Building a Network That Doesn’t Exist: Inside the MDR Log Simulator
By Jay Young, Sr. Splunk Consultant
Every detection engineer eventually hits the same wall. You write a correlation search, you tune a risk rule, you build a MITRE-aligned dashboard — and then you need data to prove any of it actually works. Real production logs are messy, sensitive, and impossible to share. Canned sample files are static and obvious. And the moment you want to test an attack technique, you either have to detonate something in a lab or hand-edit a log line and hope it parses.
I built the MDR Log Simulator to make that wall disappear. It’s a Docker-deployed platform that stands up an entire synthetic enterprise — users, laptops, servers, firewalls, cloud tenants, identity providers — and streams their telemetry into Splunk in each vendor’s real, native log format. Not a generic JSON blob with a vendor field tacked on. The actual on-the-wire shape that a Palo Alto firewall, a Windows domain controller, or AWS CloudTrail would emit.

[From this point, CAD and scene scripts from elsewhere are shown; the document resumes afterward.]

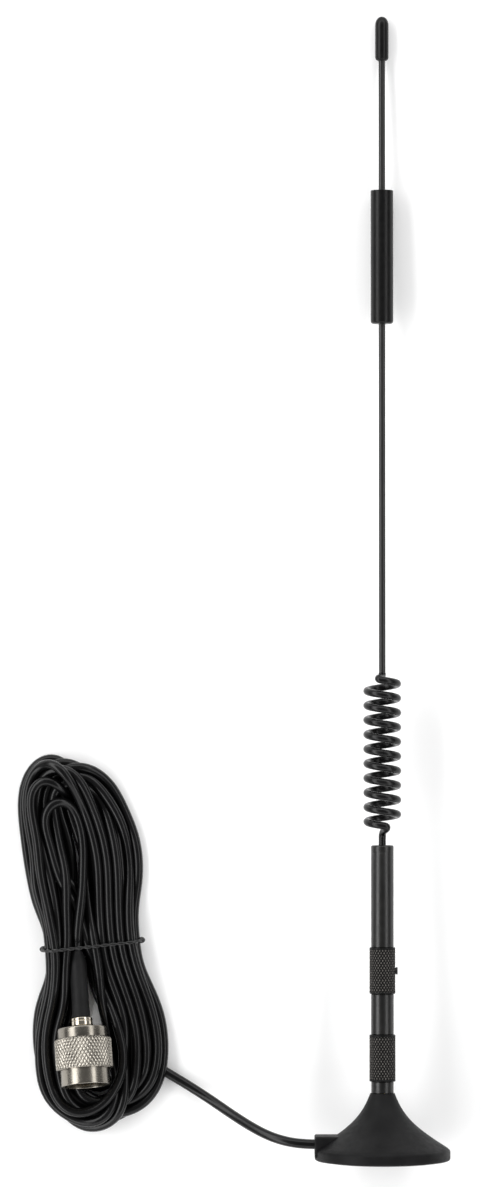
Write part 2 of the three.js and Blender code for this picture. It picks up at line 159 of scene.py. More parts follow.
# Along the bottom, up the middle, round inside the upper loop and down to the plug's boot.
LAST_PASS = [(-83.6, 11.6, 8.0), (-77.4, 11.2, 7.4), (-71.6, 14.2, 6.4), (-68.4, 20.5, 6.0),
             (-68.6, 28.0, 6.0), (-70.8, 35.0, 5.8), (-73.7, 42.0, 5.4), (-76.3, 49.0, 5.2),
             (-77.9, 55.0, 5.2), (-79.6, 60.5, 4.2), (-81.9, 65.5, 3.4), (-84.6, 70.5, 3.8),
             (-87.4, 76.5, 5.0), (-89.6, 83.0, 6.2), (-90.8, 88.5, 6.8), (-89.8, 94.2, 6.8),
             (-85.4, 97.4, 6.8), (-81.0, 94.6, 6.6), (-79.6, 88.6, 6.2), (-79.9, 81.5, 6.0),
             (-80.5, 74.5, 6.0), (-80.9, 67.5, 6.0), (-81.3, 61.0, 5.2), (-81.5, 57.5, 4.7)]
CORD_IN_BOOT = 3.0               # how far the cable's end goes into the plug's boot
TIE_MIDDLE = np.array([-77.4, 55.6, 0]) + HANK_SHIFT
TIE_TURN = math.radians(5)       # the tie lies a little askew across the waist
TIE_ALONG = np.array([math.cos(TIE_TURN), math.sin(TIE_TURN), 0])
TIE_ACROSS = np.array([-math.sin(TIE_TURN), math.cos(TIE_TURN), 0])
TIE_R = 0.5                      # the tie's twisted pair, over all
KNOB_R = 0.85                    # the bump at each end of the tie
WAIST_HALF, WAIST_HEIGHT = 11.4, 8.8      # room for the strands' centres inside the tie
WAIST_BAND = 3                   # how far from the tie's middle that room reaches
OPEN_HEIGHT = 20                 # the highest a strand goes elsewhere
HANK_EDGE = -60                  # the hank lies beyond this x, and the lead on this side of it
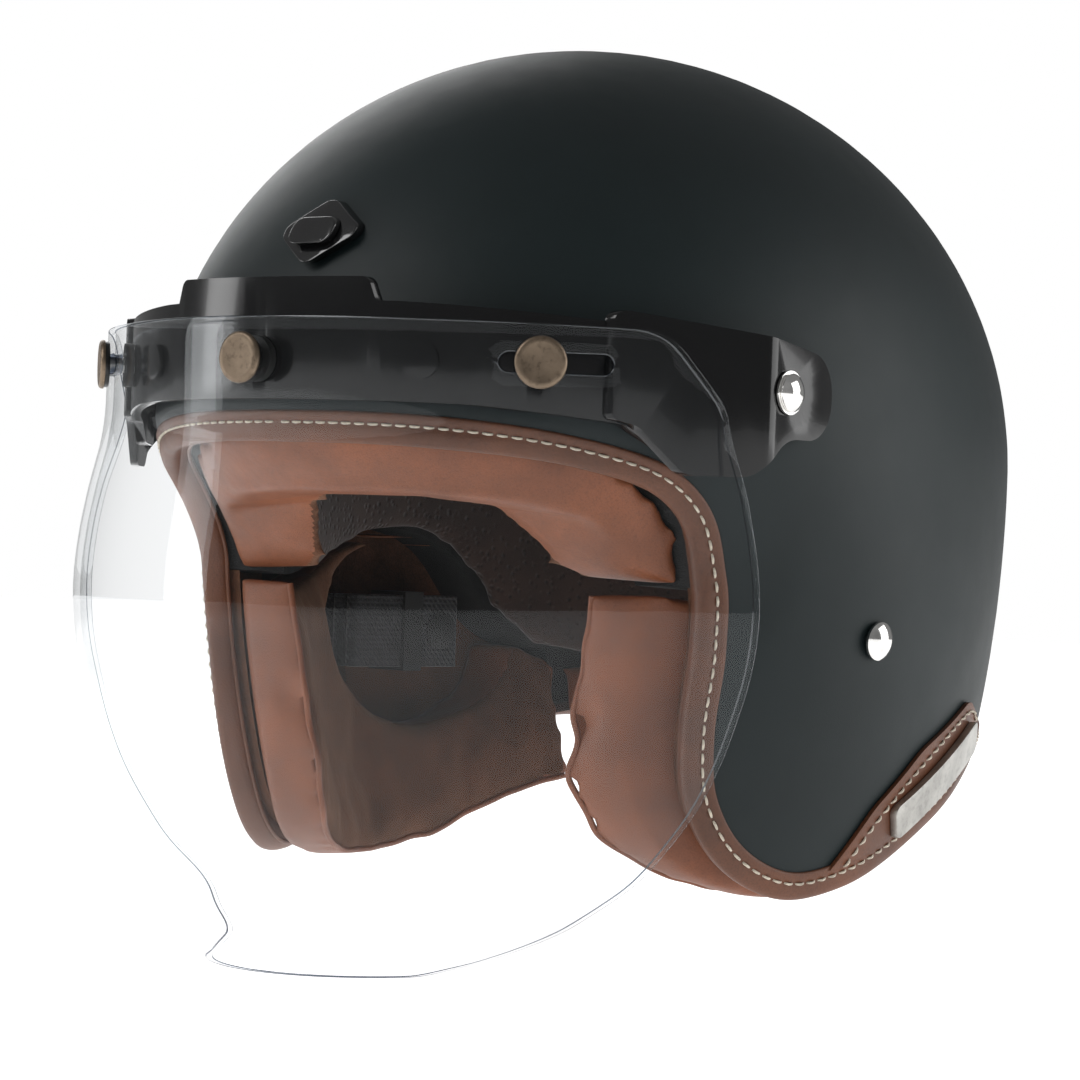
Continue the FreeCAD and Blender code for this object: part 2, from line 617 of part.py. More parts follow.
def pivot_pieces(sign):
    """Rivet through shell, bush and ear, and the washer under its head."""
    washer_low = EAR_FACE_X + JOINT_GAP + EAR_THICKNESS + PIVOT_GAP
    washer_high = washer_low + PIVOT_WASHER_THICKNESS
    washer = pivot_rod(sign, PIVOT_WASHER_RADIUS, washer_low, washer_high)
    washer = washer.cut(pivot_rod(sign, PIVOT_SHANK_RADIUS + JOINT_GAP, *PIVOT_CUT))
    head = dome_head(V(sign * (washer_high + 0.05), PIVOT_Y, PIVOT_Z), V(sign, 0, 0), RIVET_HEAD_RADIUS,
                     RIVET_HEAD_HEIGHT)
    shank = pivot_rod(sign, PIVOT_SHANK_RADIUS, PIVOT_TAIL_X, washer_high + 0.5)
    tail = pivot_rod(sign, PIVOT_TAIL_RADIUS, PIVOT_TAIL_X, PIVOT_TAIL_X + PIVOT_TAIL_THICKNESS)
    return head.fuse([shank, tail]).removeSplitter(), washer


def strap_rivet(sign):
    place, outwards = strap_rivet_frame(sign)
    head = dome_head(place + outwards * 0.25, outwards, STRAP_RIVET_RADIUS, RIVET_HEAD_HEIGHT)
    return head.fuse(strap_rod(sign, STRAP_SHANK_RADIUS, -STRAP_SHANK_END, 1.0)).removeSplitter()


def strap_anchor(sign):
    """Steel tab inside the shell that the rivet clamps."""
    half_width = STRAP_WIDTH / 2
    front_round, back_round = ANCHOR_CORNERS
    tab = flat_face([(-ANCHOR_FRONT, ANCHOR_TAPER - half_width, front_round),
                     (ANCHOR_BACK, -half_width, back_round), (ANCHOR_BACK, half_width, back_round),
                     (-ANCHOR_FRONT, half_width - ANCHOR_TAPER, front_round)])
    tab = tab.extrude(V(0, 0, ANCHOR_THICKNESS))
    tab = tab.cut(Part.makeCylinder(STRAP_SHANK_RADIUS + JOINT_GAP, 3 * ANCHOR_THICKNESS,
                                    V(0, 0, -ANCHOR_THICKNESS)))
    place, outwards = strap_rivet_frame(1)
    tab.Placement = FreeCAD.Placement(place - outwards * ANCHOR_DEPTH,
                                      FreeCAD.Rotation(V(0, 1, 0), V(0, 0, 1), outwards, "ZXY"))
    return mirrored(tab, sign)


def ribbon(edges):
    """Webbing of the strap's width that stands on a plan path."""
    path = Part.Wire(edges)
    first = path.OrderedEdges[0]
    start = path.OrderedVertexes[0].Point
    along = first.tangentAt(first.FirstParameter)
    across = V(-along.y, along.x, 0) * (STRAP_THICKNESS / 2)
    tall = V(0, 0, STRAP_WIDTH)
    low = V(start.x, start.y, start.z)
    profile = Part.makePolygon([low - across, low + across, low + across + tall, low - across + tall,
                                low - across])
    return path.makePipeShell([profile], True, True)


def corner_path(corners):
    """Open plan path of straight runs and rounded corners, from (x, y, radius) corners."""
    level = STRAP_Z - STRAP_WIDTH / 2
    edges = rounded_edges(corners)[:-1]
    for edge in edges:
        edge.translate(V(0, 0, level))
    return edges


def ring_strap():
    """Short left strap, looped round the bars of both rings and sewn back on itself."""
    wrap = RING_WIRE_RADIUS + LOOP_GAP + STRAP_THICKNESS / 2
    outer_x = RING_BAR_X["outer"] + wrap
    inner_x = RING_BAR_X["inner"] - wrap
    loop_y = RING_BAR_Y + wrap
    corners = [(STRAP_START[0], STRAP_START[1], 0), (outer_x, RING_BAR_Y - 12, 12), (outer_x, loop_y, wrap),
               (inner_x, loop_y, wrap), (inner_x, RING_BAR_Y - 10, 10), (*LOOP_END, 0)]
    return ribbon(corner_path(corners))


def long_strap_path():
    """Plan path of the long strap, mirrored to the left: down the pocket and folded to and fro."""
    lean = math.radians(FOLD_SLOPE)
    back = V(-math.sin(lean), math.cos(lean), 0)
    inwards = V(-math.cos(lean), -math.sin(lean), 0)
    level = V(0, 0, STRAP_Z - STRAP_WIDTH / 2)
    origin = V(FOLD_START[0], FOLD_START[1], 0) + level
    start = V(STRAP_START[0], STRAP_START[1], 0) + level
    edges = [Part.makeLine(start, origin)]
    for run in range(FOLD_RUNS):
        near = origin + inwards * (run * FOLD_PITCH)
        far = near + back * FOLD_LENGTH
        forth = run % 2 == 0
        edges.append(Part.makeLine(near, far) if forth else Part.makeLine(far, near))
        if run < FOLD_RUNS - 1:
            end = far if forth else near
            outer = end + inwards * (FOLD_PITCH / 2) + back * (FOLD_PITCH / 2 if forth else -FOLD_PITCH / 2)
            edges.append(Part.Arc(end, outer, end + inwards * FOLD_PITCH).toShape())
    return edges


def fold_block(low_along, high_along, margin, low_z, high_z):
    """Block round the folded runs, between two places along them."""
    lean = math.radians(FOLD_SLOPE)
    depth = (FOLD_RUNS - 1) * FOLD_PITCH + STRAP_THICKNESS + 2 * margin
    block = Part.makeBox(depth, high_along - low_along, high_z - low_z,
                         V(-depth + STRAP_THICKNESS / 2 + margin, low_along, low_z))
    block.rotate(V(0, 0, 0), V(0, 0, 1), math.degrees(lean))
    block.translate(V(FOLD_START[0], FOLD_START[1], 0))
    return block


def strap_keeper():
    """Rubber loop that holds the folded strap."""
    low, high = STRAP_Z - STRAP_WIDTH / 2, STRAP_Z + STRAP_WIDTH / 2
    first, last = KEEPER_RUN
    outer = fold_block(first, last, KEEPER_WALL, low - KEEPER_WALL, high + KEEPER_WALL)
    return outer.cut(fold_block(first - 1, last + 1, KEEPER_GAP, low - KEEPER_GAP, high + KEEPER_GAP))


def strap_snap():
    """Press stud at the free end of the long strap."""
    lean = math.radians(FOLD_SLOPE)
    back = V(-math.sin(lean), math.cos(lean), 0)
    inwards = V(-math.cos(lean), -math.sin(lean), 0)
    face = (FOLD_RUNS - 1) * FOLD_PITCH + STRAP_THICKNESS / 2 + KEEPER_GAP
    place = V(FOLD_START[0], FOLD_START[1], STRAP_Z) + inwards * face + back * (FOLD_LENGTH - FREE_END_MARGIN)
    return dome_head(place, inwards, *FREE_END_SNAP)


def d_ring(bar_x):
    """Wire ring shaped like a D, with its straight bar upright in the strap's loop."""
    half = RING_HALF_HEIGHT
    points = [V(0, 0, -half + RING_CORNER), V(0, 0, half - RING_CORNER), V(0, RING_CORNER, half),
              V(0, RING_STRAIGHT, half), V(0, RING_STRAIGHT, -half), V(0, RING_CORNER, -half)]
    swing = RING_CORNER * (1 - math.sqrt(0.5))
    edges = [Part.makeLine(points[0], points[1]),
             Part.Arc(points[1], V(0, swing, half - swing), points[2]).toShape(),
             Part.makeLine(points[2], points[3]),
             Part.Arc(points[3], V(0, RING_STRAIGHT + half, 0), points[4]).toShape(),
             Part.makeLine(points[4], points[5]),
             Part.Arc(points[5], V(0, swing, swing - half), points[0]).toShape()]
    section = Part.Wire(Part.makeCircle(RING_WIRE_RADIUS, points[0], V(0, 0, 1)))
    ring = Part.Wire(edges).makePipeShell([section], True, True)
    ring.rotate(V(0, 0, 0), V(0, 0, 1), RING_REST_TURN)
    ring.translate(V(bar_x, RING_BAR_Y, STRAP_Z))
    return ring


def helmet_nodes():
    nodes = {"outer_shell": outer_shell(), "crown_liner": crown_liner(), "brow_pad": brow_pad(),
             "rim_trim": rim_trim(), "visor_band": visor_band(), "visor_bubble": visor_bubble(),
             "chin_strap_left": ring_strap(), "strap_keeper": strap_keeper().mirror(V(), V(1, 0, 0)),
             "chin_strap_right": ribbon(long_strap_path()).mirror(V(), V(1, 0, 0)),
             "strap_snap": strap_snap().mirror(V(), V(1, 0, 0))}
    nodes["foam_liner"], cores = foam_and_cores()
    nodes["neck_roll"], nodes["neck_skirt"] = neck_pieces()
    nodes["emblem_base"], nodes["emblem_boss"] = emblem()
    pads, patches, plates, ears = cheek_pads(), side_patches(), badges(), band_ears()
    for side, sign in SIDES.items():
        nodes["cheek_core_" + side] = cores[side]
        nodes["cheek_pad_" + side] = pads[side]
        nodes["side_patch_" + side] = patches[side]
        nodes["badge_" + side] = plates[side]
        nodes["band_ear_" + side] = ears[side]
        nodes["band_button_" + side] = band_button(sign * BUTTON_ANGLE)
        nodes["pivot_bush_" + side] = pivot_bush(sign)
        nodes["pivot_rivet_" + side], nodes["pivot_washer_" + side] = pivot_pieces(sign)
        nodes["strap_rivet_" + side] = strap_rivet(sign)
        nodes["strap_anchor_" + side] = strap_anchor(sign)
    for side, angle in SNAP_ANGLES.items():
        nodes["snap_stud_" + side] = snap_stud(side, angle)
        nodes["snap_spacer_" + side] = snap_spacer(angle)
        nodes["snap_cap_" + side] = snap_cap(side, angle)
    for layer, bar_x in RING_BAR_X.items():
        nodes["d_ring_" + layer] = d_ring(bar_x)
    return nodes


os.makedirs("parts", exist_ok=True)
for name, shape in helmet_nodes().items():
    save(shape, name)
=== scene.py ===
import bpy
import bmesh
import math
from mathutils import Vector, Matrix
from mathutils.bvhtree import BVHTree


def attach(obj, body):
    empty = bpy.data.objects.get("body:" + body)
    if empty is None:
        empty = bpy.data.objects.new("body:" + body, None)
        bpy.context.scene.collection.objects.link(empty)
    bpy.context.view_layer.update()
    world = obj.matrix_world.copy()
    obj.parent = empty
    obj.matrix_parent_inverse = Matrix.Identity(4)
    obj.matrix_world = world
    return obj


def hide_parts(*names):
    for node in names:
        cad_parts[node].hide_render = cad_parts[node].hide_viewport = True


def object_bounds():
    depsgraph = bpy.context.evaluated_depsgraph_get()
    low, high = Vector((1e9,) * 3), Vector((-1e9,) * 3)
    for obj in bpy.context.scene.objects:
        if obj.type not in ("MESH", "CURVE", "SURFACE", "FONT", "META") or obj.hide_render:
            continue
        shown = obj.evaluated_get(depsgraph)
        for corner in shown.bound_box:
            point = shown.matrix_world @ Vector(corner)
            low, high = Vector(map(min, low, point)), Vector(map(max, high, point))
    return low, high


# Open face helmet: soft goods, leather edging, shield and finishes over the CAD frame. Metres.

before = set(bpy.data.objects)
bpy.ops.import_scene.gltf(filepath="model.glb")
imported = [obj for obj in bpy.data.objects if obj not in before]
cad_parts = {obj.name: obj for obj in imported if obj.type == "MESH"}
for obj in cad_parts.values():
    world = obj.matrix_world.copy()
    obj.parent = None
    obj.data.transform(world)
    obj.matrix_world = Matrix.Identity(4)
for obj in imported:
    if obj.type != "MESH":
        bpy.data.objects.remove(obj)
CAD_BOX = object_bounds()
MM = 0.001
PER_METRE = 1000

# ---------------------------------------------------------------- skin of the shell, in millimetres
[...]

This post walks through the three pieces I’m proudest of: the Ambient Scheduler (the engine that makes the fake company behave like a real one), the Add-ons library (Splunk-ready CIM parsing for everything it produces), and Threat Mapping (turning that clean baseline into MITRE ATT&CK and AI-attack test cases on demand).
The core idea: a directory, not a data generator
Most log generators are random-line factories. They pick a username from a faker list, a random IP, a random hostname, and emit an event. The problem is that randomness is a tell. Real organizations have shape: a finite roster of people, each tied to a specific laptop, in a specific office, in a specific department, doing a specific job. The same person shows up in the VPN logs, the Windows logon events, the firewall traffic, and the Okta sign-ins — and it’s the same person every time, with the same hostname and the same IP range.
So the simulator starts from a directory, not a generator. It models:
- 150 user identities — each with a name, department, role, location, and an activity profile
- 133 assets — laptops, servers, and network devices, each bound to an owner and an operating system
Every event the platform produces is pinned to a real entity from that directory. When kmurphy authenticates, it’s her laptop, her office IP, her department in the event. That coherence is what makes the data hold up under a SOC analyst’s gaze instead of falling apart on the first | stats count by user.
1. The Ambient Scheduler — making the company behave
A directory of 150 people is just a spreadsheet until something makes them act like employees. That’s the Ambient Scheduler. It’s the clean, directory-bound baseline engine, and its whole job is to answer one question every second of the simulated day: who is online right now, and what would they realistically be doing?
The Ambient Scheduler running, showing live online/offline status across the directory
Here’s what’s happening under the hood:
A real daily lifecycle. People don’t log in 200 times an hour. They arrive in the morning, work, go quiet at lunch, come back in the afternoon, and log off at the end of the day. The scheduler gives every user a deterministic daily plan — login AM → out at lunch → in PM → out EOD — and goes quiet overnight. Servers and service accounts stay online 24/7. In the screenshot above you can see the live online/offline column tracking each entity against its own local time, because a user in San Francisco and one in London aren’t at their desks at the same moment.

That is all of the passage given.